In So You're Not Wonder Woman, I describe my financial free fall while I was in graduate school. I was living on $600 a month, so putting $400 in car repairs on my credit card was trouble. I didn't live extravagantly, but I did have cable and insisted on having my own apartment–something I now see led to my accumulating debt. Sharing an apartment with one of my single girlfriends could have shaved at least 40% off my expenses. In addition to the usual expenses, I also had a car payment–not a huge one, but it was a hardship at that income.
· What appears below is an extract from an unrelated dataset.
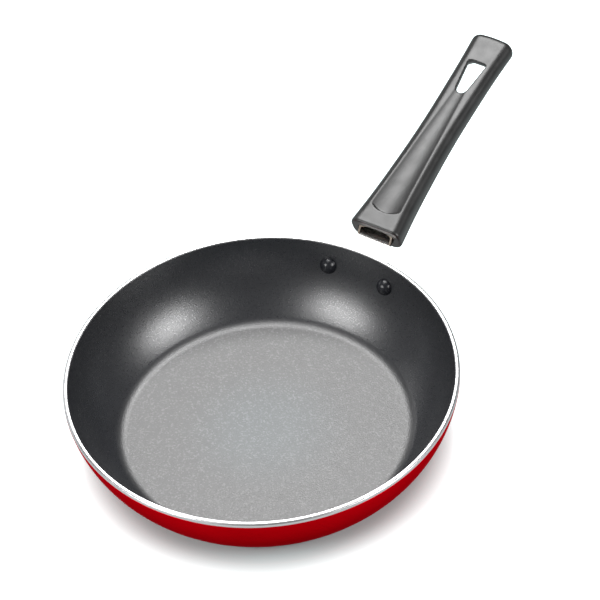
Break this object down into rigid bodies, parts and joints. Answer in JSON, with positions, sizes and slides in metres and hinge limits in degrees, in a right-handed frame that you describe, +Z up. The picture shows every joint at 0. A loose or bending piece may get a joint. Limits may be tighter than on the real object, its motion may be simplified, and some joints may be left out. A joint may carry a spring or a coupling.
{
  "type": "omelette pan",
  "caption": "Shallow round pan with a curved red wall, a dark non-stick inside, and a tapered black handle with a thumb channel and a hanging slot.",
  "frame": {"origin": "centre of the flat underside", "axes": "+Y along the handle, away from the pan; +Z up; X across, the part is symmetric about X = 0"},
  "size_m": [0.2396, 0.4098, 0.0923],
  "materials": {
    "pan_metal": "satin, turned at the rim and under the base",
    "non_stick": "satin with a fine light speckle",
    "red_enamel": "gloss",
    "bracket_steel": "polished",
    "black_rivet": "gloss",
    "handle_black": "satin moulding",
    "fastener_steel": "bright plated"
  },
  "bodies": {
    "root": {"pan_body": "pan_metal", "cooking_coating": "non_stick", "outer_enamel": "red_enamel", "bracket": "bracket_steel", "rivet_left": "black_rivet", "rivet_right": "black_rivet", "handle_grip": "handle_black", "handle_screw": "fastener_steel", "spring_washer": "fastener_steel", "tang_nut": "fastener_steel"}
  },
  "joints": []
}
I eventually had two credit cards that were maxed out and a medical bill that I was being harassed about paying (I wish now I hadn't had physical therapy for a bad ankle sprain). Foolishly, I used my tax return to take a trip to San Diego. I began working more hours and my income increased to $900 a month. That should have helped, but I moved to a more expensive apartment and bought new furniture to boot. I was at the point of using one credit card to pay off another. I regularly received overdraft notices. I took out bigger student loans. It was just too depressing to admit the truth of my situation: I was in debt. Another poor money manager friend told me at the time that I shouldn't go for credit counseling because they would put me on a budget. Perish the thought.
By today's standards, my debt was a pittance. But the cycle of indebtedness had begun and would have continued once I secured my first job. My student loan debt was over $30,000 in 1991. Again, small by today's standards, but huge to a young woman who didn't know a thing about managing money.
I have a friend who writes a secular blog on managing money and has been a guest blogger on Get Rich Slowly. I have mentioned to her that I could never tell my story of getting out of debt, because it isn't like hers. I didn't wise up, get educated, and get frugal. I didn't pay off my debt; someone else did. I have joked to her that I couldn't very well post about how I got out of debt: I got married.
I remember my fiance's big sigh when I revealed the whole of my debt. It was embarrassing to admit to a man who owned a home, bought two vehicles with cash, and had a sizable savings account. He immediately paid off all my debt. He never lectured me about money. He didn't enroll me in a finance course or give me a book to read. He just managed money well and I watched and learned.
I read this post requesting get-out-of-debt stories and I finally felt moved to share mine. I realized that while my story won't get raves from finance fans, it should from faithful followers of Christ. Though I had much to be ashamed of, my Redeemer paid off my debt. I didn't. Now I spend my life learning from Him.
Neither of them had the money to pay him back, so he forgave the debts of both. Now which of them will love him more?”
Simon replied, “I suppose the one who had the bigger debt forgiven.”
“You have judged correctly,” Jesus said.